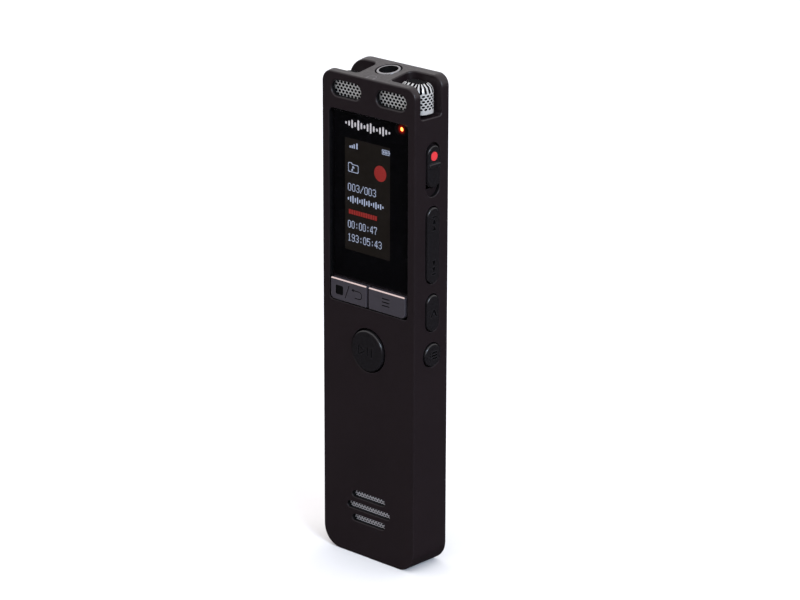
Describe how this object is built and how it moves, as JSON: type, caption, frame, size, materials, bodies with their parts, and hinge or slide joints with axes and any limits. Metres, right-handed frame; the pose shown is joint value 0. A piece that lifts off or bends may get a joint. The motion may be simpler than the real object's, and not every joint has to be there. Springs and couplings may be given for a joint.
{
  "type": "handheld voice recorder",
  "caption": "Slim pocket voice recorder with a display, front keys, a play button, side slider and buttons, caged stereo microphones and a foot loudspeaker.",
  "frame": {"origin": "centre of the foot, where the recorder stands when it is held upright", "axes": "+Z along the length towards the microphones, -Y out of the front with the display, +X out of the side with the buttons"},
  "size_m": [0.0247, 0.0099, 0.098],
  "materials": {
    "shell": "dark anodised, finely brushed",
    "screws": "black-coated steel",
    "window": "dark tinted, polished",
    "display": "lit panel",
    "flex": "polyimide film",
    "connectors": "moulded",
    "indicator": "clear red",
    "keys": "metallic paint, satin",
    "controls": "satin",
    "red_mark": "satin",
    "mesh_metal": "perforated, bright",
    "rubber_parts": "matte",
    "plated_metal": "nickel plated",
    "jack_plastic": "satin",
    "speaker_body": "moulded",
    "board": "solder mask",
    "cell_foil": "laminated foil",
    "chips": "moulded epoxy"
  },
  "bodies": {
    "recorder": {"housing": "shell", "back_cover": "shell", "cover_screw_1": "screws", "cover_screw_2": "screws", "cover_screw_3": "screws", "cover_screw_4": "screws", "display_window": "window", "display_module": "display", "display_flex": "flex", "display_connector": "connectors", "led_light_pipe": "indicator", "status_led": "indicator", "mic_cage_left": "mesh_metal", "mic_cage_right": "mesh_metal", "mic_boot_left": "rubber_parts", "mic_boot_right": "rubber_parts", "mic_capsule_left": "plated_metal", "mic_capsule_right": "plated_metal", "front_grille_left": "mesh_metal", "front_grille_right": "mesh_metal", "headphone_jack": "jack_plastic", "speaker_mesh": "mesh_metal", "speaker_gasket": "rubber_parts", "speaker": "speaker_body", "main_board": "board", "stop_key_switch": "plated_metal", "menu_key_switch": "plated_metal", "play_switch": "plated_metal", "skip_forward_switch": "plated_metal", "skip_back_switch": "plated_metal", "side_button_switch": "plated_metal", "list_button_switch": "plated_metal", "slide_switch": "plated_metal", "battery": "cell_foil", "battery_pad": "rubber_parts", "battery_connector": "connectors", "processor": "chips", "flash_memory": "chips", "audio_codec": "chips", "usb_port": "plated_metal"},
    "stop": {"stop_key": "keys"},
    "menu": {"menu_key": "keys"},
    "play": {"play_button": "controls"},
    "record_slide": {"record_slider": "controls", "slider_dot": "red_mark", "slide_switch_knob": "connectors"},
    "rocker": {"skip_rocker": "controls"},
    "side": {"side_button": "controls"},
    "list": {"list_button": "controls"}
  },
  "joints": [
    {"name": "play_press", "type": "slide", "parent": "recorder", "child": "play", "axis": [0, 1, 0], "range_m": [0, 0.00025], "stiffness_N_per_m": 1500},
    {"name": "stop_key_press", "type": "slide", "parent": "recorder", "child": "stop", "axis": [0, 1, 0], "range_m": [0, 0.00025], "stiffness_N_per_m": 1500},
    {"name": "menu_key_press", "type": "slide", "parent": "recorder", "child": "menu", "axis": [0, 1, 0], "range_m": [0, 0.00025], "stiffness_N_per_m": 1500},
    {"name": "record_slide", "type": "slide", "parent": "recorder", "child": "record_slide", "axis": [0, 0, 1], "range_m": [-0.0016, 0]},
    {"name": "rocker_tilt", "type": "hinge", "parent": "recorder", "child": "rocker", "pos_m": [0.0108, 0.00025, 0.0656], "axis": [0, 1, 0], "range_deg": [-1.8, 1.8], "stiffness_Nm_per_rad": 0.06},
    {"name": "side_button_press", "type": "slide", "parent": "recorder", "child": "side", "axis": [-1, 0, 0], "range_m": [0, 0.0002], "stiffness_N_per_m": 1500},
    {"name": "list_button_press", "type": "slide", "parent": "recorder", "child": "list", "axis": [-1, 0, 0], "range_m": [0, 0.0002], "stiffness_N_per_m": 1500}
  ]
}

Work to do
Take the material above and return all of it exactly.

Output below
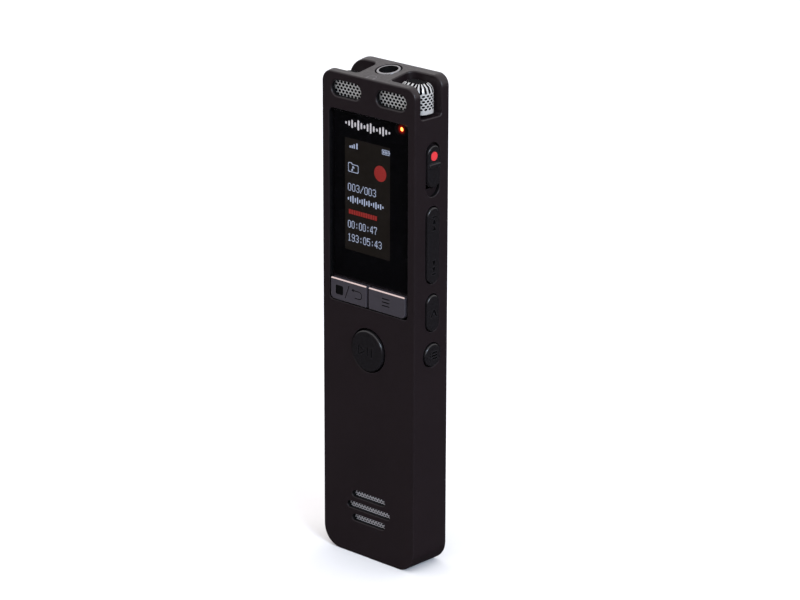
Describe how this object is built and how it moves, as JSON: type, caption, frame, size, materials, bodies with their parts, and hinge or slide joints with axes and any limits. Metres, right-handed frame; the pose shown is joint value 0. A piece that lifts off or bends may get a joint. The motion may be simpler than the real object's, and not every joint has to be there. Springs and couplings may be given for a joint.
{
  "type": "handheld voice recorder",
  "caption": "Slim pocket voice recorder with a display, front keys, a play button, side slider and buttons, caged stereo microphones and a foot loudspeaker.",
  "frame": {"origin": "centre of the foot, where the recorder stands when it is held upright", "axes": "+Z along the length towards the microphones, -Y out of the front with the display, +X out of the side with the buttons"},
  "size_m": [0.0247, 0.0099, 0.098],
  "materials": {
    "shell": "dark anodised, finely brushed",
    "screws": "black-coated steel",
    "window": "dark tinted, polished",
    "display": "lit panel",
    "flex": "polyimide film",
    "connectors": "moulded",
    "indicator": "clear red",
    "keys": "metallic paint, satin",
    "controls": "satin",
    "red_mark": "satin",
    "mesh_metal": "perforated, bright",
    "rubber_parts": "matte",
    "plated_metal": "nickel plated",
    "jack_plastic": "satin",
    "speaker_body": "moulded",
    "board": "solder mask",
    "cell_foil": "laminated foil",
    "chips": "moulded epoxy"
  },
  "bodies": {
    "recorder": {"housing": "shell", "back_cover": "shell", "cover_screw_1": "screws", "cover_screw_2": "screws", "cover_screw_3": "screws", "cover_screw_4": "screws", "display_window": "window", "display_module": "display", "display_flex": "flex", "display_connector": "connectors", "led_light_pipe": "indicator", "status_led": "indicator", "mic_cage_left": "mesh_metal", "mic_cage_right": "mesh_metal", "mic_boot_left": "rubber_parts", "mic_boot_right": "rubber_parts", "mic_capsule_left": "plated_metal", "mic_capsule_right": "plated_metal", "front_grille_left": "mesh_metal", "front_grille_right": "mesh_metal", "headphone_jack": "jack_plastic", "speaker_mesh": "mesh_metal", "speaker_gasket": "rubber_parts", "speaker": "speaker_body", "main_board": "board", "stop_key_switch": "plated_metal", "menu_key_switch": "plated_metal", "play_switch": "plated_metal", "skip_forward_switch": "plated_metal", "skip_back_switch": "plated_metal", "side_button_switch": "plated_metal", "list_button_switch": "plated_metal", "slide_switch": "plated_metal", "battery": "cell_foil", "battery_pad": "rubber_parts", "battery_connector": "connectors", "processor": "chips", "flash_memory": "chips", "audio_codec": "chips", "usb_port": "plated_metal"},
    "stop": {"stop_key": "keys"},
    "menu": {"menu_key": "keys"},
    "play": {"play_button": "controls"},
    "record_slide": {"record_slider": "controls", "slider_dot": "red_mark", "slide_switch_knob": "connectors"},
    "rocker": {"skip_rocker": "controls"},
    "side": {"side_button": "controls"},
    "list": {"list_button": "controls"}
  },
  "joints": [
    {"name": "play_press", "type": "slide", "parent": "recorder", "child": "play", "axis": [0, 1, 0], "range_m": [0, 0.00025], "stiffness_N_per_m": 1500},
    {"name": "stop_key_press", "type": "slide", "parent": "recorder", "child": "stop", "axis": [0, 1, 0], "range_m": [0, 0.00025], "stiffness_N_per_m": 1500},
    {"name": "menu_key_press", "type": "slide", "parent": "recorder", "child": "menu", "axis": [0, 1, 0], "range_m": [0, 0.00025], "stiffness_N_per_m": 1500},
    {"name": "record_slide", "type": "slide", "parent": "recorder", "child": "record_slide", "axis": [0, 0, 1], "range_m": [-0.0016, 0]},
    {"name": "rocker_tilt", "type": "hinge", "parent": "recorder", "child": "rocker", "pos_m": [0.0108, 0.00025, 0.0656], "axis": [0, 1, 0], "range_deg": [-1.8, 1.8], "stiffness_Nm_per_rad": 0.06},
    {"name": "side_button_press", "type": "slide", "parent": "recorder", "child": "side", "axis": [-1, 0, 0], "range_m": [0, 0.0002], "stiffness_N_per_m": 1500},
    {"name": "list_button_press", "type": "slide", "parent": "recorder", "child": "list", "axis": [-1, 0, 0], "range_m": [0, 0.0002], "stiffness_N_per_m": 1500}
  ]
}